### Task details
Count how many lines hold the string "scene". Give that number alone.

### Supplied material
════════════════

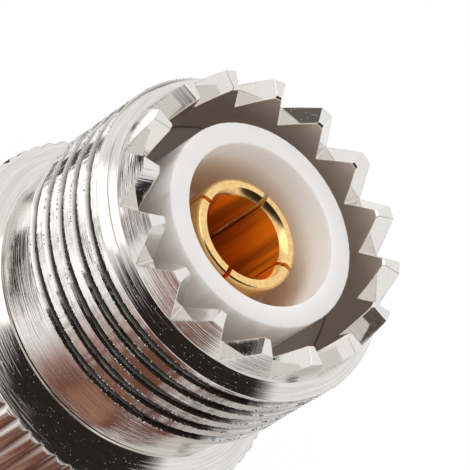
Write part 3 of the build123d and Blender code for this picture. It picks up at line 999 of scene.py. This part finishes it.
def hangCard(name, spot, facing, upright, s):
    bpy.ops.object.select_all(action="DESELECT")
    bpy.ops.mesh.primitive_plane_add(size=1)
    card = bpy.context.object
    card.name = name
    side = upright.cross(facing).normalized()
    turn = Matrix((side, facing.cross(side), facing)).transposed().to_4x4()
    card.matrix_world = turn @ Matrix.Diagonal((s["size"][0] * mm, s["size"][1] * mm, 1, 1))
    card.matrix_world.translation = spot * mm
    card.data.materials.append(cardPaint(name, s))
    card.visible_camera = card.visible_diffuse = card.visible_shadow = card.visible_transmission = False


for name, s in cards.items():
    away = viewDirection(s["direction"])
    lean = math.radians(s["lean"])
    hangCard(name, centre + away * s["distance"], -away, up * math.cos(lean) - right * math.sin(lean), s)
for level, (name, s) in enumerate(floorCards.items()):
    turn = math.radians(s["turn"])
    lift = stage["cardLift"] + stage["cardStep"] * level
    hangCard(name, Vector((*s["place"], lift)), Vector((0, 0, 1)),
             Vector((-math.sin(turn), math.cos(turn), 0)), s)
print("cards", len(cards) + len(floorCards))

away = viewDirection(stage["lampDirection"])
bpy.ops.object.light_add(type="AREA")
lamp = bpy.context.object
lamp.name = "KeyLamp"
lamp.data.shape = "DISK"
lamp.data.size = stage["lampSize"] * mm
lamp.data.energy = stage["lampEnergy"]
lamp.visible_glossy = False
spot = Matrix.Translation((centre + away * stage["lampDistance"]) * mm)
lamp.matrix_world = spot @ away.to_track_quat("Z", "Y").to_matrix().to_4x4()

world = bpy.data.worlds.new("Studio")
bpy.context.scene.world = world
world.use_nodes = True
tree = world.node_tree
tree.nodes.clear()
room = addNode(tree, "ShaderNodeBackground", {"Color": (1, 1, 1, 1), "Strength": stage["roomLight"]})
white = addNode(tree, "ShaderNodeBackground", {"Color": (1, 1, 1, 1), "Strength": 1.0})
mix = addNode(tree, "ShaderNodeMixShader", None, {0: seenRays(tree), 1: room.outputs[0], 2: white.outputs[0]})
addNode(tree, "ShaderNodeOutputWorld", None, {"Surface": mix.outputs[0]})

bpy.context.scene.view_settings.view_transform = "Standard"

print("scene ready")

════════════════

### Full solution
4